SELLAS Life Sciences arranged for an existing holder to cash exercise 19,685,040 warrants at $1.20, bringing in approximately $23.6 million of gross proceeds. In parallel, it is issuing new inducement warrants for the same number of shares at an exercise price of $1.88, exercisable immediately for five and a half years. This shifts value from the old warrants into fresh capital today while preserving potential future share issuance through the new instruments.
The company will pay financial advisors a 6.5% fee on gross proceeds plus up to $60,000 in legal costs, reducing net cash raised. The agreement also temporarily constrains other equity issuance: a 90-day limit on new stock or equivalents and most registration statements, and a 12‑month prohibition on variable rate structures, equity lines, or at‑the‑market offerings. Actual dilution from the new inducement warrants depends on future exercise decisions by the holder.
8-K Event Classification
FAQ
What financing transaction did SELLAS Life Sciences (SLS) announce in this 8-K?
SELLAS Life Sciences entered into a warrant inducement agreement under which an existing holder agreed to cash exercise 19,685,040 warrants at $1.20 per share, and the company will issue new inducement warrants for up to 19,685,040 shares at an exercise price of $1.88 per share.
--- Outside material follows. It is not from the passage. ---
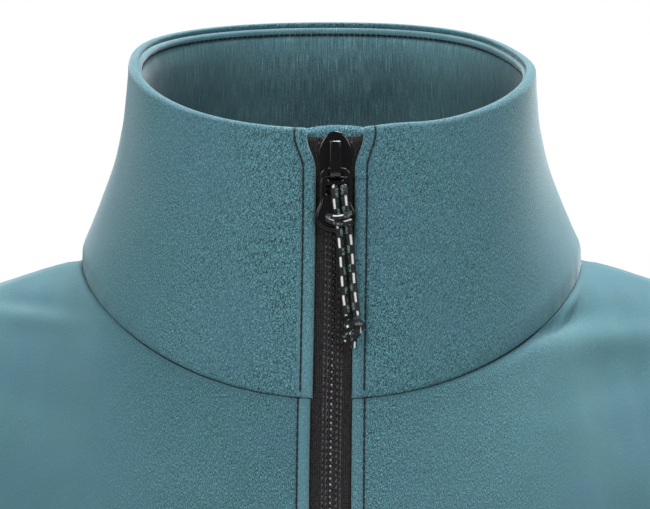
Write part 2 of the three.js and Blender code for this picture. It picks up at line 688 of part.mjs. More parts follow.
// The closed chain, from just above the bottom box to just below the slider's wedge.
function zipChain() {
  const top = AXIS_UP + (SLIDER.wedgeBottom - CHAIN_GAP.wedge) / COLLAR_FRONT.length();
  const lines = [-CHAIN.half, CHAIN.half].map((side) => zipRows(side, top));
  const bottom = BODY_SECTIONS[0].z + BOX.height + CHAIN_GAP.box;
  for (const line of lines) {
    const next = line[1];
    line[0].lerp(next, (bottom - line[0].z) / (next.z - line[0].z));
  }
  const grid = lines[0].map((_, i) => lines.map((line) => line[i]));
  const normals = gridNormals(grid, false, INSIDE_BODY);
  return wallBetween(sunkGrid(grid, normals, CHAIN.front), sunkGrid(grid, normals, CHAIN.back));
}

// In the zip's own frame, Z runs up the collar's front, -Y points out and 0 is the hinge line.
function outOf(depth) {
  return AXIS.out + depth;
}

function solidOf(geometry) {
  geometry.deleteAttribute('normal');
  geometry.deleteAttribute('uv');
  const merged = mergeVertices(geometry, 1e-4);
  return new wasm.Manifold(new wasm.Mesh({
    numProp: 3,
    vertProperties: new Float32Array(merged.getAttribute('position').array),
    triVerts: new Uint32Array(merged.index.array),
  }));
}

function joined(geometries) {
  const mesh = geometries.map(solidOf).reduce((sum, next) => sum.add(next)).getMesh();
  return geometryFrom(mesh.vertProperties, Array.from(mesh.triVerts));
}

// A plate in the zip's own frame, its outline drawn side by height, between two depths.
function plate(shape, front, back, segments) {
  const geometry = new THREE.ExtrudeGeometry(shape, {
    depth: back - front, bevelEnabled: false, curveSegments: segments,
  });
  geometry.rotateX(Math.PI / 2);
  return geometry.translate(0, outOf(back), 0);
}

function taperedOutline(topHalf, bottomHalf, top, bottom, corner) {
  const shape = new THREE.Shape();
  shape.moveTo(-bottomHalf, bottom);
  shape.lineTo(bottomHalf, bottom);
  shape.lineTo(topHalf, top - corner);
  shape.quadraticCurveTo(topHalf, top, topHalf - corner, top);
  shape.lineTo(corner - topHalf, top);
  shape.quadraticCurveTo(-topHalf, top, -topHalf, top - corner);
  shape.closePath();
  return shape;
}

// The bridge over the pull's bar, its outline drawn in side view and given its width along X.
function bridge() {
  const rear = -PLATE.frontOuter - BRIDGE.sunk - AXIS.out;
  const inner = PULL.bar + BRIDGE.lift;
  const outer = inner + BRIDGE.thick;
  const nose = -PULL.bar - BRIDGE.play;
  const shape = new THREE.Shape();
  shape.moveTo(-BRIDGE.nose, rear);
  shape.lineTo(-BRIDGE.nose, 0);
  shape.quadraticCurveTo(-BRIDGE.nose, outer, 0, outer);
  shape.lineTo(BRIDGE.top - BRIDGE.footLength, outer);
  shape.quadraticCurveTo(BRIDGE.top, outer, BRIDGE.foot, rear);
  shape.lineTo(BRIDGE.foot - BRIDGE.footLength, rear);
  shape.quadraticCurveTo(BRIDGE.top - 2.5, inner, BRIDGE.top - 5, inner);
  shape.lineTo(0, inner);
  shape.quadraticCurveTo(nose, inner, nose, 0);
  shape.lineTo(nose, rear);
  shape.closePath();
  const geometry = new THREE.ExtrudeGeometry(shape, {
    depth: 2 * BRIDGE.half, bevelEnabled: false, curveSegments: 6,
  });
  const basis = new THREE.Matrix4().makeBasis(
    new THREE.Vector3(0, 0, 1),
    new THREE.Vector3(0, -1, 0),
    new THREE.Vector3(1, 0, 0),
  );
  return geometry.applyMatrix4(basis).translate(-BRIDGE.half, 0, 0);
}

// A front and a back plate of one outline, joined by a core that reaches a little into both.
function doublePlate(outline, core, segments) {
  return [
    plate(outline, PLATE.frontOuter, PLATE.frontInner, segments),
    plate(outline, PLATE.backInner, PLATE.backOuter, segments),
    plate(core, PLATE.frontInner - PLATE.overlap, PLATE.backInner + PLATE.overlap, segments),
  ];
}

function slider() {
  const { half, bottomHalf, top, bottom, shoulder, wedgeHalf, wedgeTip, wedgeTop, wedgeBottom } = SLIDER;
  const outline = taperedOutline(half, bottomHalf, top, bottom, shoulder);
  const wedge = taperedOutline(wedgeHalf, wedgeTip, wedgeTop, wedgeBottom, PLATE.corner);
  return joined([...doublePlate(outline, wedge, 8), bridge()]);
}

function bottomBox() {
  const outline = taperedOutline(BOX.half, BOX.half, BOX.height, 0, 2 * PLATE.corner);
  const core = taperedOutline(BOX.coreHalf, BOX.coreHalf, BOX.height - BOX.inset, BOX.inset, PLATE.corner);
  return joined(doublePlate(outline, core, 4));
}

function pullOutline() {
  const shape = new THREE.Shape();
  const { stem, end, endDrop } = PULL;
  const low = -PULL_DOWN.endCentre;
  shape.moveTo(-stem + 1, PULL.bar);
  shape.lineTo(stem - 1, PULL.bar);
  shape.quadraticCurveTo(stem, PULL.bar, stem, -1);
  shape.lineTo(stem, -PULL_DOWN.stem);
  shape.bezierCurveTo(stem, -PULL_DOWN.stem - 2.5, end, low + 4, end, low);
  shape.bezierCurveTo(end, low - endDrop * 0.75, end * 0.6, low - endDrop, 0, low - endDrop);
  shape.bezierCurveTo(-end * 0.6, low - endDrop, -end, low - endDrop * 0.75, -end, low);
  shape.bezierCurveTo(-end, low + 4, -stem, -PULL_DOWN.stem - 2.5, -stem, -PULL_DOWN.stem);
  shape.lineTo(-stem, -1);
  shape.quadraticCurveTo(-stem, PULL.bar, -stem + 1, PULL.bar);
  shape.holes.push(slotPath(PULL.slotHalf, -PULL.bar, -PULL.slotEnd));
  shape.holes.push(slotPath(PULL_DOWN.holeHalf, -PULL_DOWN.hole, -PULL_DOWN.holeEnd));
  return shape;
}

function slotPath(half, top, bottom) {
  const path = new THREE.Path();
  const corner = 0.7;
  path.moveTo(-half, bottom + corner);
  path.quadraticCurveTo(-half, bottom, corner - half, bottom);
  path.lineTo(half - corner, bottom);
  path.quadraticCurveTo(half, bottom, half, bottom + corner);
  path.lineTo(half, top);
  path.lineTo(-half, top);
  path.closePath();
  return path;
}

function pull() {
  const bevel = 0.35;
  const geometry = new THREE.ExtrudeGeometry(pullOutline(), {
    depth: PULL.thick - 2 * bevel,
    bevelEnabled: true,
    bevelThickness: bevel,
    bevelSize: bevel,
    bevelOffset: -bevel,
    bevelSegments: 1,
    curveSegments: 4,
  });
  return geometry.rotateX(Math.PI / 2).translate(0, PULL.thick / 2 - bevel, 0);
}

// ---- Pull cord ----
function cordPoints(shift) {
  return CORD_ROUTE.map(({ side, out, down }) => new THREE.Vector3(side + shift, AXIS.out - out, -down));
}

function tube(points, radius, steps) {
  const section = new THREE.Shape();
  for (let k = 0; k < CORD.sides; k += 1) {
    const angle = (2 * Math.PI * (k + 0.5)) / CORD.sides;
    const corner = [radius * Math.cos(angle), radius * Math.sin(angle)];
    if (k === 0) section.moveTo(...corner);
    else section.lineTo(...corner);
  }
  section.closePath();
  const path = new THREE.CatmullRomCurve3(points);
  return new THREE.ExtrudeGeometry(section, { steps, bevelEnabled: false, extrudePath: path });
}

function cordStrand(shift) {
  return tube(cordPoints(shift), CORD.diameter / 2, CORD.steps);
}

// The hitch: a half round of cord that crosses over both strands on the pull.
function cordHitch() {
  const steps = 8;
  const points = Array.from({ length: steps + 1 }, (_, k) => {
    const angle = Math.PI * (0.12 + (0.76 * k) / steps);
    const out = HITCH.out + HITCH.rise * Math.sin(angle) ** 0.6;
    return new THREE.Vector3(HITCH.side - HITCH.radius * Math.cos(angle), AXIS.out - out, -HITCH.down);
  });
  return tube(points, HITCH.tube, steps);
}

function cordKnot() {
  const ball = new THREE.SphereGeometry(KNOT.radius, 14, 10);
  ball.scale(0.95, 0.9, 1.05);
  ball.translate(KNOT.side, AXIS.out - KNOT.out, -KNOT.down);
  const tails = TAILS.map(({ side, down }) => tube(
    [
      new THREE.Vector3(KNOT.side - 0.6, AXIS.out - KNOT.out, -KNOT.down - 1),
      new THREE.Vector3(lerp(KNOT.side, side, 0.7), AXIS.out - KNOT.out + 0.4, -lerp(KNOT.down, down, 0.6)),
      new THREE.Vector3(side, AXIS.out - KNOT.out + 0.8, -down),
    ],
    CORD.diameter * 0.42,
    4,
  ));
  return joined([ball, ...tails]);
}

// ---- Materials and the finished group ----
function paint(color, roughness, metalness = 0) {
  return () => new THREE.MeshStandardMaterial({ color, roughness, metalness });
}

const FLEECE = paint(0x4c7a83, 0.85);
const INNER_FLEECE = paint(0x3b616b, 0.9);
const ZIP_TAPE = paint(0x26242a, 0.8);
const ZIP_COIL = paint(0x1c1b20, 0.45);
const BLACK_ENAMEL = paint(0x121214, 0.25, 0.3);
const CORD_BLACK = paint(0x202427, 0.7);

function piece(name, geometry, material) {
  const mesh = new THREE.Mesh(geometry, material());
  mesh.name = name;
  return mesh;
}

const jacket = new THREE.Group();
jacket.add(
  piece('front_right', drifted(frontPanel(-1)), FLEECE),
  piece('front_left', drifted(frontPanel(1)), FLEECE),
  piece('back', backPanel(), FLEECE),
  piece('sleeve_right', sleeve(-1), FLEECE),
  piece('sleeve_left', sleeve(1), FLEECE),
  piece('collar', drifted(collar()), FLEECE),
  piece('collar_facing', drifted(collarFacing()), INNER_FLEECE),
  piece('zip_guard', drifted(zipStrip(GUARD_SIDES, GUARD, GUARD_TOP)), FLEECE),
  piece('zip_tape_right', drifted(zipStrip(TAPE_SIDES.map((side) => -side), TAPE, TAPE_TOP)), ZIP_TAPE),
  piece('zip_tape_left', drifted(zipStrip(TAPE_SIDES, TAPE, TAPE_TOP)), ZIP_TAPE),
  piece('zip_chain', drifted(zipChain()), ZIP_COIL),
);

const hemFront = bodyPoint(0, 0);
const hemRise = bodyPoint(0, 0.05).sub(hemFront);
const boxFrame = new THREE.Group();
boxFrame.position.set(0, hemFront.y - AXIS.out, hemFront.z + BOX.rise);
boxFrame.rotation.x = Math.atan2(-hemRise.y, hemRise.z);
boxFrame.add(piece('zip_box', bottomBox(), BLACK_ENAMEL));
jacket.add(boxFrame);

const zipFrame = new THREE.Group();
zipFrame.position.copy(HINGE).setX(zipDrift(HINGE.z));
zipFrame.rotation.x = -COLLAR_LEAN;
zipFrame.add(
  piece('zip_slider', slider(), BLACK_ENAMEL),
  piece('zip_pull', pull(), BLACK_ENAMEL),
  piece('cord_strand_right', cordStrand(0), CORD_BLACK),
  piece('cord_strand_left', cordStrand(STRAND_STEP), CORD_BLACK),
  piece('cord_hitch', cordHitch(), CORD_BLACK),
  piece('cord_knot', cordKnot(), CORD_BLACK),
);
jacket.add(zipFrame);

export default jacket;
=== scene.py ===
"""The looks of a high-collar fleece jacket with a centre-front zip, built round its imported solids."""

import math
from types import SimpleNamespace as Group

import bpy
import numpy as np
from bpy.props import FloatProperty, FloatVectorProperty, PointerProperty
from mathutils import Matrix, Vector


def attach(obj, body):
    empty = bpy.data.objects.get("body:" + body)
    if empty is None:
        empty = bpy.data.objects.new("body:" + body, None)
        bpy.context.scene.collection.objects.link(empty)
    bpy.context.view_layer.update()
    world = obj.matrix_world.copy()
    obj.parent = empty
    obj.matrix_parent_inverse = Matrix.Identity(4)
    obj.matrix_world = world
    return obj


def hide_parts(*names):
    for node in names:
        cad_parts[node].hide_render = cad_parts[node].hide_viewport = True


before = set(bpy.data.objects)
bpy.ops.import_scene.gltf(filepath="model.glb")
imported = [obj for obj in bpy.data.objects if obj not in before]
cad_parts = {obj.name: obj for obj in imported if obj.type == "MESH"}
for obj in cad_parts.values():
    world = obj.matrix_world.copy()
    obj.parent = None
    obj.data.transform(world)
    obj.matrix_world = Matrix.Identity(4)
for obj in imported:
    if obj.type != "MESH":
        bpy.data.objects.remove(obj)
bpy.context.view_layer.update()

bl_info = {
    "name": "Fleece Jacket",
    "version": (1, 0, 0),
    "blender": (4, 5, 0),
    "location": "3D View > Sidebar > Jacket",
    "description": "Builds the cloth, zip, cord and stage of a high-collar fleece jacket",
    "category": "Add Mesh",
}

MM = 0.001  # the pattern's sizes are in millimetres, and meshes are in metres
TURN = 2 * math.pi

# ---- The pattern: the same driving sizes as the solids have ----
CLOTH = 2.0
SEAM_GAP = 0.3
WALL = 2 * CLOTH + SEAM_GAP  # collar and facing together
NECK = Group(half_width=87.5, front=78, back=70, front_drop=39.6, back_rise=5, power=1.4, square=2.1)
RIM = Group(half_width=72.3, front=65, back=65, side=72.3, tilt=14.9, dip=6.2, soften=0.25, square=2.2)
RIM_LEFT_DROP = 1.4
RIM_SLUMP = Group(depth=2.2, inward=1.2, turn=104, spread=36)  # softer on the wearer's left
RIM_CORNER = Group(lift=1.0, turn=15, spread=13)  # beside the zip on the left
RIM_TUCK = Group(inward=1.5, turn=-98, spread=30)  # and bent in a little on the right
ZIP_DRIFT = Group(top=1.25, low=-0.5, top_z=45, low_z=-90, fade_z=-260, reach=42)
COLLAR_GAP = Group(half=6.7, top_flare=3.0, flare_from=0.84)
BODY_GAP = Group(left=6.9, right=7.4)  # half gap on the wearer's left, and on the right
SHOULDER = Group(tip=222, slope=17.5, droop=6)
SHOULDER_LIFT = Group(height=1.5, near=6, far=60, gone=115)
HEM_Z = -690
CHEST_Z = -225
BODY_SQUARE = 2.4
LEAVE_CHEST = np.array((0, 0, 190.0))
LEAVE_UNDERARM = np.array((-80, -225, 165.0))
ARRIVE_BESIDE_ARM = np.array((80, 30, 0.0))
TOP_PULL = Group(neck=150, shoulder=120, tip=225)
NECK_LEAN = Group(front=24, back=34)
SHOULDER_TURN_IN = 0.25
# Shares of a quarter of the body: where the top edge leaves the neck, and where the armhole starts.
NECK_SHARE = 0.45
ARM_FROM = 0.6
# The body's bends are eased over nearby turns, in degrees, and nearby heights, each with a weight.
EASE = Group(
    spread=0.24,
    tall=0.13,
    turns=((-13, 0.12), (-6.5, 0.23), (0, 0.3), (6.5, 0.23), (13, 0.12)),
    rises=((-0.05, 0.25), (0, 0.5), (0.11, 0.25)),
)
SIDE_PER_DEGREE = 1.9  # millimetres round the body for each degree of turn
ACROSS_BACK_FROM = 150  # folds beyond this turn run on across the middle of the back
SLEEVE_LENGTH = 410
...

How much cash does SELLAS Life Sciences (SLS) expect to receive from the warrant exercises?
The company expects to receive aggregate gross proceeds of approximately $23.6 million from the cash exercise of the existing warrants, before paying advisory fees and other expenses.
What are the key terms of the new inducement warrants issued by SELLAS Life Sciences (SLS)?
The inducement warrants allow the holder to purchase up to 19,685,040 shares of common stock at an exercise price of $1.88 per share, are exercisable immediately, and expire on the five and one half-year anniversary of issuance.
What fees will SELLAS Life Sciences (SLS) pay to its financial advisors in this transaction?
SELLAS engaged A.G.P./Alliance Global Partners and Maxim Group LLC as financial advisors and will pay them an aggregate fee equal to 6.5% of the gross proceeds from the transaction, plus reimbursement of legal expenses up to $60,000.
What restrictions on future equity transactions did SELLAS Life Sciences (SLS) agree to?
For 90 days after the agreement, SELLAS generally may not issue or agree to issue new common stock or equivalents or file most registration statements, subject to specified exceptions. For 12 months, it is prohibited from entering into variable rate transactions, including equity lines of credit or at-the-market offerings.